— begin SOURCE DATA —
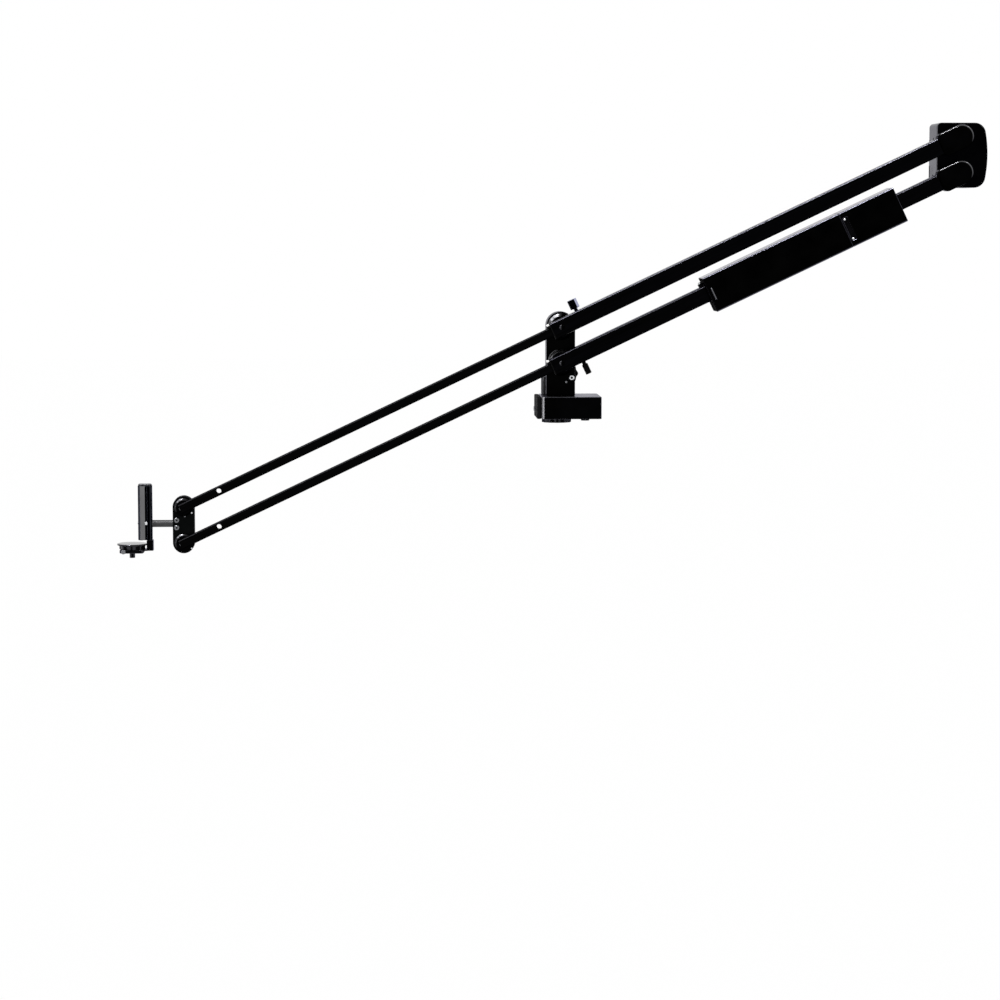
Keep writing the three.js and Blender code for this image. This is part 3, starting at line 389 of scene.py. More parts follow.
post_black = anodised_aluminium("post, milled black anodised aluminium", "#020202", "#050505", "#c8c8d0",
                                0.26, "#060607")
block_black = anodised_aluminium("foot block, blasted black anodised aluminium", "#2a2a2b", "#343435",
                                 "#9a9aa0", 0.4, "#3a3a3c")
steel_bright = turned_steel("bright steel screws", "#e2e4e6", "#bcbec1", 0.2, axis="Y")
# The lock block is black; its pale faces, where they turn from the eye, are a painted sheen.
block_painted_sheen = anodised_aluminium("lock block, black anodised aluminium with painted sheen", "#020203", "#050507",
                                    "#c9cbe0", 0.2, "#aeb0c6", 0.28, 0.42)
knob_plastic = moulded_plastic("hand knobs, moulded black nylon", "#020202", "#050506", 0.5, 1.1, 0.03)
bare_steel = turned_steel("pivot pins, ground steel", "#8f9194", "#75777a", 0.28, axis="Y")

make("post_body", prism(arch(-18.25, 30.25, 45.5, 162.7), "Y", -18, 18), level, post_black, "turret",
     ["post"], edge=1.3,
     holes=[moved(turned([(-20, 6.3), (20, 6.3)], "Y"), 6, 0, 101.9),
            moved(turned([(-20, 6.3), (20, 6.3)], "Y"), 6, 0, 161.9)])
make("post_foot_block_milled", prism(rounded_rect(-23.75, 18.3, 1.25, 45.8, 5), "Z", 45.5, 76), level,
     block_black, "turret", ["post_foot_block"], edge=1.0)
refinish(bare_steel, "lower_pivot_shaft", "upper_pivot_shaft")
make("post_socket_screw",
     [turned([(-2.4, 0), (-2.4, 3.7), (-1.8, 4.5), (-0.2, 4.6), (0, 4.4), (0, 0)], "Y", 48)],
     Matrix.Translation((0.0245, -0.0183, 0.076)), steel_bright, "turret",
     ["tilt_clamp_bolt"], holes=[prism(hexagon(4), "Y", -4, -0.4)])
# A dark hex sheet at the floor of the screw's socket: painted shade.
make("post_socket_screw_painted_shade", prism(hexagon(3.9), "Y", -0.7, -0.4),
     Matrix.Translation((0.0245, -0.0183, 0.076)), screw_black, "turret")
make("post_small_screw", turned([(-0.4, 0), (-0.4, 1.7), (-0.1, 2.0), (0.5, 2.0), (0.5, 0)], "Y", 32),
     Matrix.Translation((0.0152, -0.018, 0.0687)), screw_grey, "turret",
     holes=[prism(hexagon(1.9), "Y", -2, -0.1)])
make("tilt_lock_hand_knob", [prism(circle(18, 144, 8, 2), "Y", 3, 15), prism(circle(9), "Y", 0, 4.4),
                             prism(circle(3, 32), "Y", -12, 0.3)],
     Matrix.Translation((0.0204, 0.0183, 0.081)), knob_plastic, "tilt_lock", ["tilt_lock_knob"],
     edge=1.4)


# ---------------------------------------------------------------------------------------------
# The two arms' outer tubes: drawn aluminium box tubes, black, each on a turned hub with a cone round
# its rim that carries a painted highlight, with a domed cap over the pivot, slides in its mouth and a
# milled end lug.
# ---------------------------------------------------------------------------------------------
along = Vector(joints["lower_extend"]["axis"])
upward = along.cross(Vector((0, 1, 0)))
front_reach, rear_reach, pivot_gap = 703, 741, 60  # mm, from the post's pivots and between the arms
lock_along = 34  # mm from the post's pivots to the tube locks
pin_radius, pin_room = 6.3, 9.3  # mm, holes for a shaft and for a bush


def cone_round_the_rim(normal):
    return -0.97 < normal.y < -0.4


def on_arm(joint, forward=0.0, up=0.0):
    """Frame of an arm, X along the tube from the post's pivot, moved by millimetres along and up it."""
    pivot = Vector(joints[joint]["pos_m"]) + along * forward / 1000 + upward * up / 1000
    frame_of_arm = Matrix((along, Vector((0, 1, 0)), upward)).transposed().to_4x4()
    return Matrix.Translation(pivot) @ frame_of_arm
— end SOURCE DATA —
• _WHAT IS REQUIRED_: Make an exact copy of the material above.

• _FINISHED EXERCISE_:
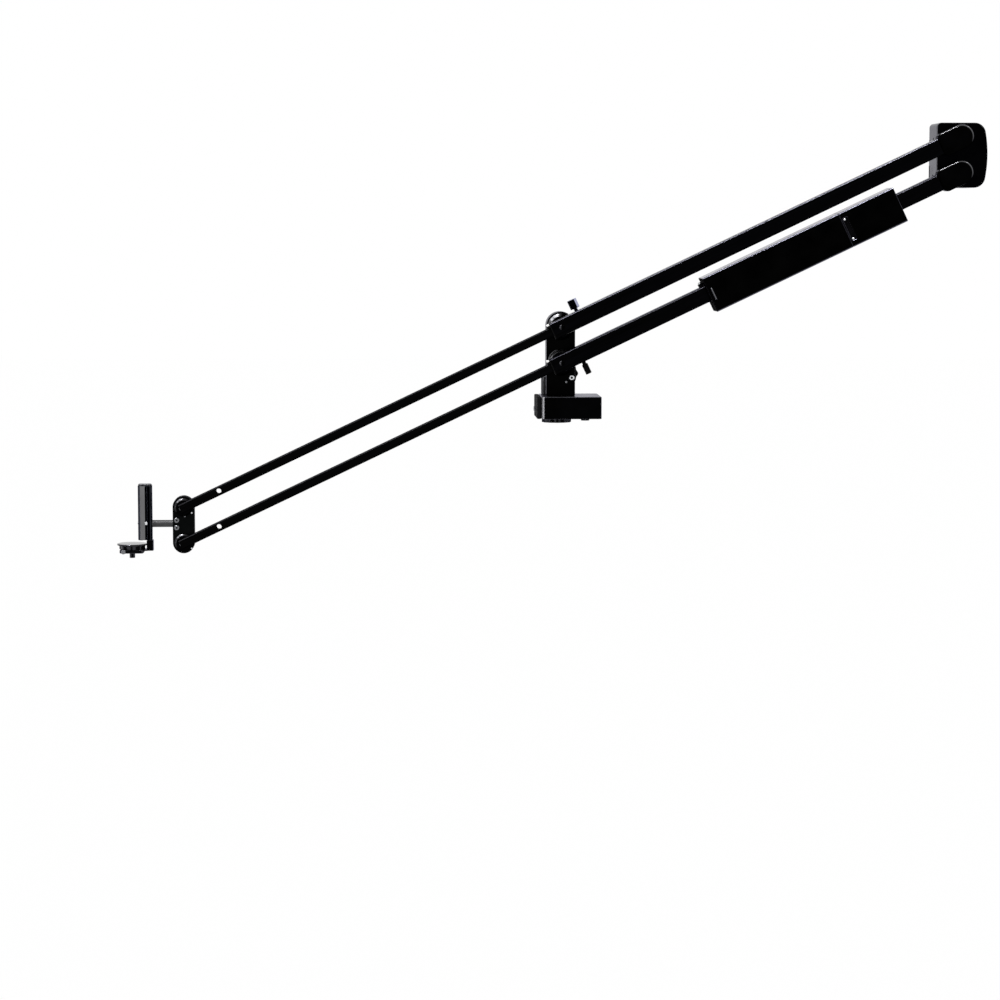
Keep writing the three.js and Blender code for this image. This is part 3, starting at line 389 of scene.py. More parts follow.
post_black = anodised_aluminium("post, milled black anodised aluminium", "#020202", "#050505", "#c8c8d0",
                                0.26, "#060607")
block_black = anodised_aluminium("foot block, blasted black anodised aluminium", "#2a2a2b", "#343435",
                                 "#9a9aa0", 0.4, "#3a3a3c")
steel_bright = turned_steel("bright steel screws", "#e2e4e6", "#bcbec1", 0.2, axis="Y")
# The lock block is black; its pale faces, where they turn from the eye, are a painted sheen.
block_painted_sheen = anodised_aluminium("lock block, black anodised aluminium with painted sheen", "#020203", "#050507",
                                    "#c9cbe0", 0.2, "#aeb0c6", 0.28, 0.42)
knob_plastic = moulded_plastic("hand knobs, moulded black nylon", "#020202", "#050506", 0.5, 1.1, 0.03)
bare_steel = turned_steel("pivot pins, ground steel", "#8f9194", "#75777a", 0.28, axis="Y")

make("post_body", prism(arch(-18.25, 30.25, 45.5, 162.7), "Y", -18, 18), level, post_black, "turret",
     ["post"], edge=1.3,
     holes=[moved(turned([(-20, 6.3), (20, 6.3)], "Y"), 6, 0, 101.9),
            moved(turned([(-20, 6.3), (20, 6.3)], "Y"), 6, 0, 161.9)])
make("post_foot_block_milled", prism(rounded_rect(-23.75, 18.3, 1.25, 45.8, 5), "Z", 45.5, 76), level,
     block_black, "turret", ["post_foot_block"], edge=1.0)
refinish(bare_steel, "lower_pivot_shaft", "upper_pivot_shaft")
make("post_socket_screw",
     [turned([(-2.4, 0), (-2.4, 3.7), (-1.8, 4.5), (-0.2, 4.6), (0, 4.4), (0, 0)], "Y", 48)],
     Matrix.Translation((0.0245, -0.0183, 0.076)), steel_bright, "turret",
     ["tilt_clamp_bolt"], holes=[prism(hexagon(4), "Y", -4, -0.4)])
# A dark hex sheet at the floor of the screw's socket: painted shade.
make("post_socket_screw_painted_shade", prism(hexagon(3.9), "Y", -0.7, -0.4),
     Matrix.Translation((0.0245, -0.0183, 0.076)), screw_black, "turret")
make("post_small_screw", turned([(-0.4, 0), (-0.4, 1.7), (-0.1, 2.0), (0.5, 2.0), (0.5, 0)], "Y", 32),
     Matrix.Translation((0.0152, -0.018, 0.0687)), screw_grey, "turret",
     holes=[prism(hexagon(1.9), "Y", -2, -0.1)])
make("tilt_lock_hand_knob", [prism(circle(18, 144, 8, 2), "Y", 3, 15), prism(circle(9), "Y", 0, 4.4),
                             prism(circle(3, 32), "Y", -12, 0.3)],
     Matrix.Translation((0.0204, 0.0183, 0.081)), knob_plastic, "tilt_lock", ["tilt_lock_knob"],
     edge=1.4)


# ---------------------------------------------------------------------------------------------
# The two arms' outer tubes: drawn aluminium box tubes, black, each on a turned hub with a cone round
# its rim that carries a painted highlight, with a domed cap over the pivot, slides in its mouth and a
# milled end lug.
# ---------------------------------------------------------------------------------------------
along = Vector(joints["lower_extend"]["axis"])
upward = along.cross(Vector((0, 1, 0)))
front_reach, rear_reach, pivot_gap = 703, 741, 60  # mm, from the post's pivots and between the arms
lock_along = 34  # mm from the post's pivots to the tube locks
pin_radius, pin_room = 6.3, 9.3  # mm, holes for a shaft and for a bush


def cone_round_the_rim(normal):
    return -0.97 < normal.y < -0.4


def on_arm(joint, forward=0.0, up=0.0):
    """Frame of an arm, X along the tube from the post's pivot, moved by millimetres along and up it."""
    pivot = Vector(joints[joint]["pos_m"]) + along * forward / 1000 + upward * up / 1000
    frame_of_arm = Matrix((along, Vector((0, 1, 0)), upward)).transposed().to_4x4()
    return Matrix.Translation(pivot) @ frame_of_arm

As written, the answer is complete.